◆ **Work instructions**
Repeat the whole listing exactly.

★ ★ ★

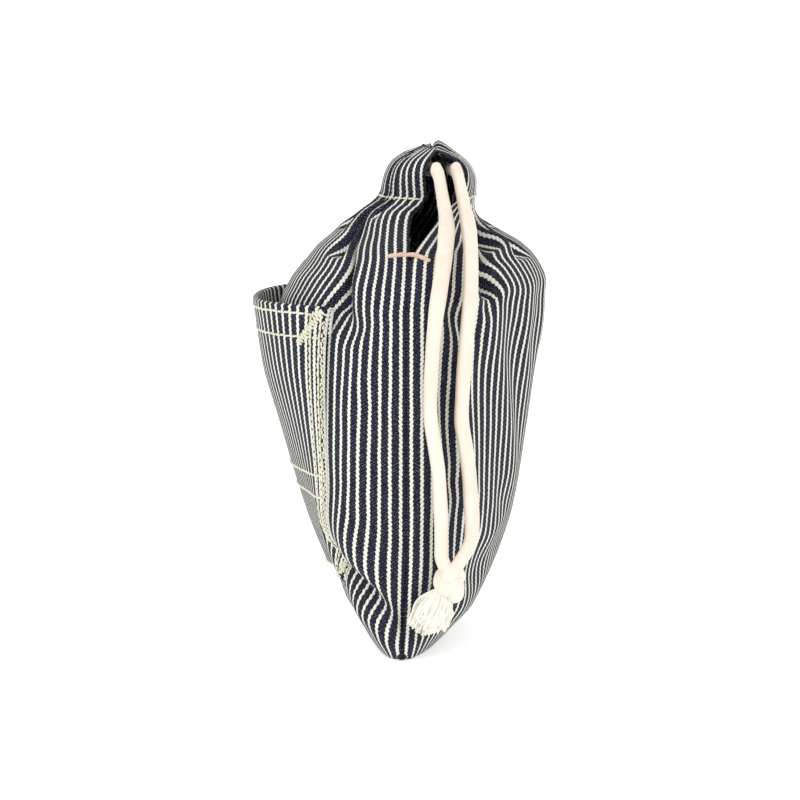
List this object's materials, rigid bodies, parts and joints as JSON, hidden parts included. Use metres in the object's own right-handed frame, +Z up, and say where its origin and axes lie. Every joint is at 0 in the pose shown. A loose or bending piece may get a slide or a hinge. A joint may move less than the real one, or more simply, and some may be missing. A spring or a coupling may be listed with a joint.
{
  "type": "drawstring sack",
  "caption": "Small striped denim drawstring sack with a patch pocket, closed, standing on its bottom seam, its knotted cotton cord hanging down one side.",
  "frame": {"origin": "under the middle of the sack, on the surface it stands on", "axes": "+X along the sack's width to the side where the drawcord comes out, -Y towards the front with the pocket, +Z up"},
  "size_m": [0.1666, 0.1057, 0.1755],
  "materials": {
    "striped_denim": "indigo twill with cream stripes",
    "topstitch_thread": "cream cotton thread",
    "tack_thread": "peach bar tack",
    "overlock": "overlocked raw edges",
    "cotton_cord": "soft unbleached cotton"
  },
  "bodies": {
    "sack": {"front_panel": "striped_denim", "back_panel": "striped_denim", "right_side_seam": "overlock", "left_side_seam": "overlock", "bottom_seam": "overlock", "right_slit_hems": "striped_denim", "left_slit_hems": "striped_denim", "right_slit_tack": "tack_thread", "left_slit_tack": "tack_thread", "front_casing": "striped_denim", "back_casing": "striped_denim", "front_casing_stitching": "topstitch_thread", "back_casing_stitching": "topstitch_thread", "pocket_panel": "striped_denim", "pocket_hem": "striped_denim", "pocket_hem_stitching": "topstitch_thread", "pocket_lower_stitching": "topstitch_thread", "pocket_side_stitching": "topstitch_thread", "pocket_bottom_stitching": "topstitch_thread", "pocket_corner_tacks": "topstitch_thread", "drawcord_loop": "cotton_cord"},
    "drawcord_lead": {"drawcord_lead": "cotton_cord"},
    "drawcord_tail": {"drawcord_front_strand": "cotton_cord", "drawcord_back_strand": "cotton_cord", "drawcord_knot": "cotton_cord", "drawcord_front_end": "cotton_cord", "drawcord_back_end": "cotton_cord"}
  },
  "joints": [
    {"name": "drawcord_pull", "type": "slide", "parent": "sack", "child": "drawcord_lead", "axis": [1, 0, 0], "range_m": [0, 0.012]},
    {"name": "drawcord_lift", "type": "hinge", "parent": "drawcord_lead", "child": "drawcord_tail", "pos_m": [0.026, 0.0155, 0.1663], "axis": [0, -1, 0], "range_deg": [0, 90]}
  ]
}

★ ★ ★

◆ **Completed task**
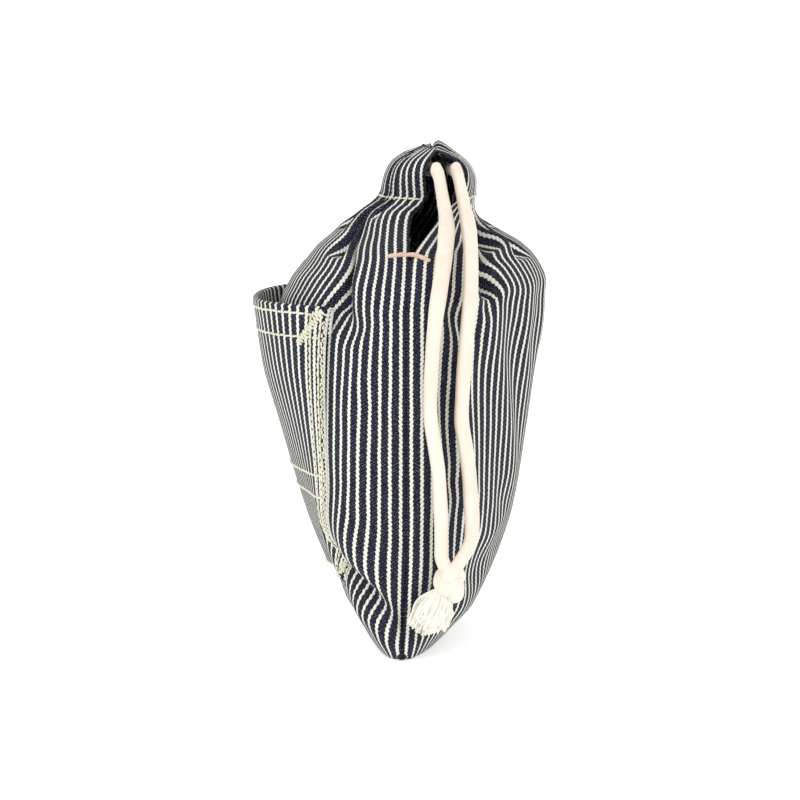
List this object's materials, rigid bodies, parts and joints as JSON, hidden parts included. Use metres in the object's own right-handed frame, +Z up, and say where its origin and axes lie. Every joint is at 0 in the pose shown. A loose or bending piece may get a slide or a hinge. A joint may move less than the real one, or more simply, and some may be missing. A spring or a coupling may be listed with a joint.
{
  "type": "drawstring sack",
  "caption": "Small striped denim drawstring sack with a patch pocket, closed, standing on its bottom seam, its knotted cotton cord hanging down one side.",
  "frame": {"origin": "under the middle of the sack, on the surface it stands on", "axes": "+X along the sack's width to the side where the drawcord comes out, -Y towards the front with the pocket, +Z up"},
  "size_m": [0.1666, 0.1057, 0.1755],
  "materials": {
    "striped_denim": "indigo twill with cream stripes",
    "topstitch_thread": "cream cotton thread",
    "tack_thread": "peach bar tack",
    "overlock": "overlocked raw edges",
    "cotton_cord": "soft unbleached cotton"
  },
  "bodies": {
    "sack": {"front_panel": "striped_denim", "back_panel": "striped_denim", "right_side_seam": "overlock", "left_side_seam": "overlock", "bottom_seam": "overlock", "right_slit_hems": "striped_denim", "left_slit_hems": "striped_denim", "right_slit_tack": "tack_thread", "left_slit_tack": "tack_thread", "front_casing": "striped_denim", "back_casing": "striped_denim", "front_casing_stitching": "topstitch_thread", "back_casing_stitching": "topstitch_thread", "pocket_panel": "striped_denim", "pocket_hem": "striped_denim", "pocket_hem_stitching": "topstitch_thread", "pocket_lower_stitching": "topstitch_thread", "pocket_side_stitching": "topstitch_thread", "pocket_bottom_stitching": "topstitch_thread", "pocket_corner_tacks": "topstitch_thread", "drawcord_loop": "cotton_cord"},
    "drawcord_lead": {"drawcord_lead": "cotton_cord"},
    "drawcord_tail": {"drawcord_front_strand": "cotton_cord", "drawcord_back_strand": "cotton_cord", "drawcord_knot": "cotton_cord", "drawcord_front_end": "cotton_cord", "drawcord_back_end": "cotton_cord"}
  },
  "joints": [
    {"name": "drawcord_pull", "type": "slide", "parent": "sack", "child": "drawcord_lead", "axis": [1, 0, 0], "range_m": [0, 0.012]},
    {"name": "drawcord_lift", "type": "hinge", "parent": "drawcord_lead", "child": "drawcord_tail", "pos_m": [0.026, 0.0155, 0.1663], "axis": [0, -1, 0], "range_deg": [0, 90]}
  ]
}